Repeat everything from the line holding "const bail = namedMesh('bail_wire', bailWire(), wire());" to the line holding "for node in", inclusive, exactly. Leave out the rest.

+++

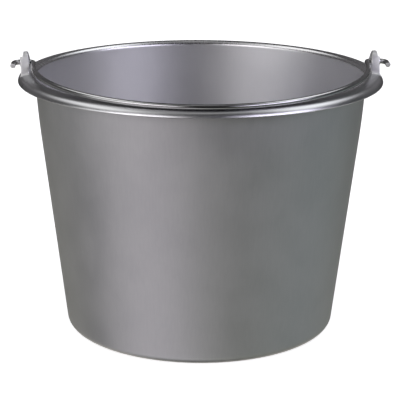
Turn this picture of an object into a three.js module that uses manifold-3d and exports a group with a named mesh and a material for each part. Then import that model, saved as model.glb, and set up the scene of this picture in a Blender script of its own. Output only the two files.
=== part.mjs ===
// Aluminium milk pail: a drawn shell with a rolled rim, two lugs on the rim and a wire bail.
// Millimetres, +Z up, origin at the centre of the base. The lugs stand on the X axis.
import * as THREE from 'three';
import { mergeVertices } from 'three/addons/utils/BufferGeometryUtils.js';
import Module from 'manifold-3d';

// Shell
const PAIL_HEIGHT = 230; // base to the ridge of the rim
const SHEET = 1.5; // thickness of the drawn sheet
const RIM_RADIUS = 160; // widest point of the rim
const RIDGE_RADIUS = 148.5; // highest line of the rim
const RIDGE_BEND = 4; // bend over the ridge, at mid sheet
const RIM_FALL = THREE.MathUtils.degToRad(12); // slope of the rim's top where it leaves the ridge
const RIM_DROP = 4.9; // from the ridge bend's mid sheet top down to the widest point
const LIP_BEND = 1.8; // roll of the rim's lower edge, at mid sheet
const LIP_TURN = THREE.MathUtils.degToRad(110);
const NECK_HEIGHT = 43; // steeper band below the ridge
const NECK_TAPER = 3.1; // how much narrower the band is at its foot
const BASE_RADIUS = 119; // where the wall's line meets the ground, at mid sheet
const CORNER_BEND = 7.25; // bend between wall and base, at mid sheet
const PANEL_RADIUS = 93; // raised panel in the base
const PANEL_RISE = 3;
const PANEL_STEP = 7; // width of the sloping step round the panel
const SHELL_SEGMENTS = 72;

// Bail
const WIRE_RADIUS = 2.25;
const BAIL_HALF_WIDTH = 146.3; // arms just inside the lugs
const BAIL_REACH = 154; // from the hinge axis to the front of the bail
const HINGE_RISE = 7.8; // hinge axis above the ridge
const REST_RISE = 1.35; // front of the bail above the ridge, where it lies on the rim
const ARM_BEND = 3.6;
const HOOK_REACH = 163.2; // middle of the hook tip, from the centre
const HOOK_BEND = 6;
const HOOK_LENGTH = 14.2; // from the hinge axis to the cut end

// Lugs
const LUG_RADIUS = 153; // from the pail's centre to the middle of the lug
const LUG_TOP = 17.2; // above the ridge
const LUG_TOP_RADIUS = 7.5;
const LUG_HALF_WIDTH = 15; // at the foot
const LUG_FOOT_THICKNESS = 7.2; // up to the hinge axis
const LUG_TOP_THICKNESS = 3.6;
const LUG_DEPTH = 4; // below the ridge, before the foot is shaped to the rim
const BOSS_RADIUS = 4.2;
const BOSS_HEIGHT = 1.2;
const HOLE_RADIUS = 2.7;
const HOLE_SEGMENTS = 24;
const FOOT_GAP = 0.3;

const wasm = await Module();
wasm.setup();

const aluminium = () => new THREE.MeshStandardMaterial({ color: 0x9a9ca0, roughness: 0.45, metalness: 0.9 });
const castAluminium = () => new THREE.MeshStandardMaterial({ color: 0xb4b6b8, roughness: 0.35, metalness: 0.9 });
const wire = () => new THREE.MeshStandardMaterial({ color: 0xa2a3a5, roughness: 0.28, metalness: 1 });

function toManifold(geometry) {
  const plain = geometry.clone();
  plain.deleteAttribute('normal');
  plain.deleteAttribute('uv');
  const merged = mergeVertices(plain, 1e-4);
  return new wasm.Manifold(new wasm.Mesh({
    numProp: 3,
    vertProperties: new Float32Array(merged.attributes.position.array),
    triVerts: new Uint32Array(merged.index.array),
  }));
}

function toGeometry(manifold) {
  const { vertProperties, triVerts } = manifold.getMesh();
  const geometry = new THREE.BufferGeometry();
  geometry.setAttribute('position', new THREE.BufferAttribute(new Float32Array(vertProperties), 3));
  geometry.setIndex(new THREE.BufferAttribute(new Uint32Array(triVerts), 1));
  geometry.computeVertexNormals();
  return geometry;
}

function namedMesh(name, geometry, material) {
  const mesh = new THREE.Mesh(geometry, material);
  mesh.name = name;
  return mesh;
}

// Mid line of the sheet, in the (radius, height) plane, from the rim's lip in to the neck.
const ridgeCentre = new THREE.Vector2(RIDGE_RADIUS, PAIL_HEIGHT - SHEET / 2 - RIDGE_BEND);
const neckTop = new THREE.Vector2(RIDGE_RADIUS - RIDGE_BEND, ridgeCentre.y);
const neckFoot = new THREE.Vector2(neckTop.x - NECK_TAPER, PAIL_HEIGHT - NECK_HEIGHT);

function rimLine() {
  const widest = new THREE.Vector2(RIM_RADIUS - SHEET / 2, PAIL_HEIGHT - RIM_DROP);
  const bendEnd = new THREE.Vector2(Math.sin(RIM_FALL), Math.cos(RIM_FALL))
    .multiplyScalar(RIDGE_BEND).add(ridgeCentre);
  const shoulder = new THREE.Vector2(widest.x, bendEnd.y - Math.tan(RIM_FALL) * (widest.x - bendEnd.x));
  const lip = new THREE.EllipseCurve(widest.x - LIP_BEND, widest.y, LIP_BEND, LIP_BEND, -LIP_TURN, 0);
  const slope = new THREE.QuadraticBezierCurve(widest, shoulder, bendEnd);
  const ridge = new THREE.EllipseCurve(
    ridgeCentre.x, ridgeCentre.y, RIDGE_BEND, RIDGE_BEND, Math.PI / 2 - RIM_FALL, Math.PI,
  );
  return [...lip.getPoints(5), ...slope.getPoints(7).slice(1), ...ridge.getPoints(6).slice(1)];
}

// The same mid line from the neck down the wall, round the corner and in to the axis.
function wallAndBaseLine() {
  const ground = SHEET / 2;
  const wall = neckFoot.clone().sub(new THREE.Vector2(BASE_RADIUS, ground));
  const wallAngle = wall.angle();
  const cornerLength = CORNER_BEND / Math.tan((Math.PI - wallAngle) / 2);
  const corner = new THREE.EllipseCurve(
    BASE_RADIUS - cornerLength, ground + CORNER_BEND, CORNER_BEND, CORNER_BEND,
    wallAngle - Math.PI / 2, -Math.PI / 2, true,
  );
  const stepMiddle = PANEL_RADIUS + PANEL_STEP / 2;
  const step = new THREE.CubicBezierCurve(
    new THREE.Vector2(PANEL_RADIUS + PANEL_STEP, ground),
    new THREE.Vector2(stepMiddle, ground),
    new THREE.Vector2(stepMiddle, ground + PANEL_RISE),
    new THREE.Vector2(PANEL_RADIUS, ground + PANEL_RISE),
  );
  return [neckFoot, ...corner.getPoints(7), ...step.getPoints(5), new THREE.Vector2(0, ground + PANEL_RISE)];
}

// Moves each point of a line sideways, to the left of its direction where the distance is positive.
function offsetLine(points, distance) {
  return points.map((point, i) => {
    const before = points[Math.max(i - 1, 0)];
    const after = points[Math.min(i + 1, points.length - 1)];
    const along = after.clone().sub(before).normalize();
    return new THREE.Vector2(point.x - along.y * distance, point.y + along.x * distance);
  });
}

// A solid of revolution about +Z, from an outline in the (radius, height) plane.
function revolve(outline) {
  return toManifold(new THREE.LatheGeometry(outline, SHELL_SEGMENTS).rotateX(Math.PI / 2));
}

function pailBody() {
  const sheet = [...rimLine(), ...wallAndBaseLine()];
  const outside = offsetLine(sheet, SHEET / 2);
  const inside = offsetLine(sheet, -SHEET / 2);
  return toGeometry(revolve([...outside.reverse(), ...inside]));
}

// Everything under the rim's top surface, with the gap that a foot on the rim keeps.
function underRim() {
  const top = offsetLine(rimLine(), -(SHEET / 2 + FOOT_GAP));
  return revolve([...top, top[0]]);
}

// Extrudes a shape drawn in the plane of two axes along the third, centred on its plane.
function extrudeOver(shape, thickness, ...axes) {
  const geometry = new THREE.ExtrudeGeometry(shape, { depth: thickness, bevelEnabled: false, curveSegments: 9 });
  geometry.translate(0, 0, -thickness / 2);
  return geometry.applyMatrix4(new THREE.Matrix4().makeBasis(...axes));
}

const X = new THREE.Vector3(1, 0, 0);
const Y = new THREE.Vector3(0, 1, 0);
const Z = new THREE.Vector3(0, 0, 1);

// The lug seen along the hinge axis: a foot that narrows to a round top. Heights are above the ridge.
function lugOutline() {
  const centreHeight = LUG_TOP - LUG_TOP_RADIUS;
  const toFoot = new THREE.Vector2(LUG_HALF_WIDTH, -LUG_DEPTH - centreHeight);
  const flankAngle = Math.atan2(toFoot.y, toFoot.x) + Math.acos(LUG_TOP_RADIUS / toFoot.length());
  const shape = new THREE.Shape();
  shape.moveTo(-LUG_HALF_WIDTH, -LUG_DEPTH);
  shape.lineTo(LUG_HALF_WIDTH, -LUG_DEPTH);
  shape.absarc(0, centreHeight, LUG_TOP_RADIUS, flankAngle, Math.PI - flankAngle);
  return shape;
}

// The lug seen along the rim: thick up to the hinge axis and thinner from there to the top.
function lugTaper() {
  const foot = LUG_FOOT_THICKNESS / 2;
  const top = LUG_TOP_THICKNESS / 2;
  return new THREE.Shape([
    new THREE.Vector2(-foot, -LUG_DEPTH),
    new THREE.Vector2(foot, -LUG_DEPTH),
    new THREE.Vector2(foot, HINGE_RISE),
    new THREE.Vector2(top, LUG_TOP),
    new THREE.Vector2(-top, LUG_TOP),
    new THREE.Vector2(-foot, HINGE_RISE),
  ]);
}

function rodAlongX(radius, from, to) {
  const rod = new THREE.CylinderGeometry(radius, radius, to - from, HOLE_SEGMENTS);
  return toManifold(rod.rotateZ(-Math.PI / 2).translate((from + to) / 2, 0, HINGE_RISE));
}

// The lug on the +X side: its outer face, with the boss round the hole, looks along +X.
function lug() {
  const bossFace = LUG_FOOT_THICKNESS / 2 + BOSS_HEIGHT;
  const ear = toManifold(extrudeOver(lugOutline(), 2 * LUG_FOOT_THICKNESS, Y, Z, X))
    .intersect(toManifold(extrudeOver(lugTaper(), 4 * LUG_HALF_WIDTH, X, Z, Y.clone().negate())));
  const drilled = ear.add(rodAlongX(BOSS_RADIUS, 0, bossFace))
    .subtract(rodAlongX(HOLE_RADIUS, -LUG_FOOT_THICKNESS, LUG_FOOT_THICKNESS));
  const onRim = drilled.translate([LUG_RADIUS, 0, PAIL_HEIGHT]);
  return toGeometry(onRim.subtract(underRim()));
}

// A path made of flat curves, each cut into its own number of equal steps.
class SteppedPath extends THREE.Curve {
  constructor(legs) {
    super();
    this.legs = legs;
    this.steps = legs.reduce((sum, leg) => sum + leg.steps, 0);
  }

  locate(t) {
    let step = t * this.steps;
    let leg = this.legs[0];
    for (leg of this.legs) {
      if (step <= leg.steps) break;
      step -= leg.steps;
    }
    return [leg.curve, Math.min(step / leg.steps, 1)];
  }

  getPoint(t) {
    const [curve, share] = this.locate(t);
    const { x, y } = curve.getPoint(share);
    return new THREE.Vector3(x, y, 0);
  }

  getTangent(t) {
    const [curve, share] = this.locate(t);
    const { x, y } = curve.getTangent(share);
    return new THREE.Vector3(x, y, 0);
  }

  getPointAt(t) {
    return this.getPoint(t);
  }

  getTangentAt(t) {
    return this.getTangent(t);
  }
}

// One end of the bail in its own plane, from the cut end in to the arm, on the side that sign gives.
function hookLegs(sign) {
  const line = (x1, y1, x2, y2) => new THREE.LineCurve(
    new THREE.Vector2(sign * x1, y1), new THREE.Vector2(sign * x2, y2),
  );
  const outward = sign > 0 ? 0 : Math.PI;
  const inward = Math.PI - outward;
  const bendStart = HOOK_REACH - HOOK_BEND;
  const armStart = BAIL_HALF_WIDTH + ARM_BEND;
  const hookBend = new THREE.EllipseCurve(
    sign * bendStart, -HOOK_BEND, HOOK_BEND, HOOK_BEND, outward, Math.PI / 2, sign < 0,
  );
  const armBend = new THREE.EllipseCurve(
    sign * armStart, -ARM_BEND, ARM_BEND, ARM_BEND, Math.PI / 2, inward, sign < 0,
  );
  return [
    { curve: line(HOOK_REACH, -HOOK_LENGTH, HOOK_REACH, -HOOK_BEND), steps: 1 },
    { curve: hookBend, steps: 8 },
    { curve: line(bendStart, 0, armStart, 0), steps: 1 },
    { curve: armBend, steps: 6 },
  ];
}

// The same flat curve run the other way.
class ReversedCurve extends THREE.Curve {
  constructor(curve) {
    super();
    this.curve = curve;
  }

  getPoint(t) {
    return this.curve.getPoint(1 - t);
  }

  getTangent(t) {
    return this.curve.getTangent(1 - t).negate();
  }
}

function bailWire() {
  const loop = new THREE.EllipseCurve(
    0, -ARM_BEND, BAIL_HALF_WIDTH, BAIL_REACH - ARM_BEND, Math.PI, 2 * Math.PI,
  );
  const backAgain = hookLegs(1).reverse()
    .map(({ curve, steps }) => ({ curve: new ReversedCurve(curve), steps }));
  const path = new SteppedPath([...hookLegs(-1), { curve: loop, steps: 44 }, ...backAgain]);
  const section = new THREE.Shape().absarc(0, 0, WIRE_RADIUS, 0, 2 * Math.PI);
  return new THREE.ExtrudeGeometry(section, { steps: path.steps, extrudePath: path, curveSegments: 6 });
}

const group = new THREE.Group();
group.add(namedMesh('pail_body', pailBody(), aluminium()));

const lugGeometry = lug();
for (const [name, turn] of [['lug_right', 0], ['lug_left', Math.PI]]) {
  const mesh = namedMesh(name, lugGeometry, castAluminium());
  mesh.rotation.z = turn;
  group.add(mesh);
}

const bail = namedMesh('bail_wire', bailWire(), wire());
bail.position.z = PAIL_HEIGHT + HINGE_RISE;
bail.rotation.x = Math.asin((HINGE_RISE - REST_RISE) / BAIL_REACH);
group.add(bail);

export default group;
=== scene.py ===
"""Looks of the milk pail: satin shell, cast lugs, drawn-wire bail, pale stage and soft light."""

import math

import bmesh
import bpy
from mathutils import Matrix, Vector


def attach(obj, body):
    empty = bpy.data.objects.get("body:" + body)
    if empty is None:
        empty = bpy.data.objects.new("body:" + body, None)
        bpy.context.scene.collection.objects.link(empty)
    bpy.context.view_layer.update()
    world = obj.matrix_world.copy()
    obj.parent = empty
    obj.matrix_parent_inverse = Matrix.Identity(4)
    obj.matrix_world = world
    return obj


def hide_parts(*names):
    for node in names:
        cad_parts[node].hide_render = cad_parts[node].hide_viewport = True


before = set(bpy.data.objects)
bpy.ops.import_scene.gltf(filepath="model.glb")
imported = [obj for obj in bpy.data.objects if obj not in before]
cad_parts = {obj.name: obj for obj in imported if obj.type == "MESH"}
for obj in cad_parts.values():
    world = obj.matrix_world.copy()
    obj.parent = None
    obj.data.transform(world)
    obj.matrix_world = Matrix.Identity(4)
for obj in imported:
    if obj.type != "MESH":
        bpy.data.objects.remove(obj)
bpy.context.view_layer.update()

MM = 0.001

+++

_Response to this task:_
const bail = namedMesh('bail_wire', bailWire(), wire());
bail.position.z = PAIL_HEIGHT + HINGE_RISE;
bail.rotation.x = Math.asin((HINGE_RISE - REST_RISE) / BAIL_REACH);
group.add(bail);

export default group;
=== scene.py ===
"""Looks of the milk pail: satin shell, cast lugs, drawn-wire bail, pale stage and soft light."""

import math

import bmesh
import bpy
from mathutils import Matrix, Vector


def attach(obj, body):
    empty = bpy.data.objects.get("body:" + body)
    if empty is None:
        empty = bpy.data.objects.new("body:" + body, None)
        bpy.context.scene.collection.objects.link(empty)
    bpy.context.view_layer.update()
    world = obj.matrix_world.copy()
    obj.parent = empty
    obj.matrix_parent_inverse = Matrix.Identity(4)
    obj.matrix_world = world
    return obj


def hide_parts(*names):
    for node in names:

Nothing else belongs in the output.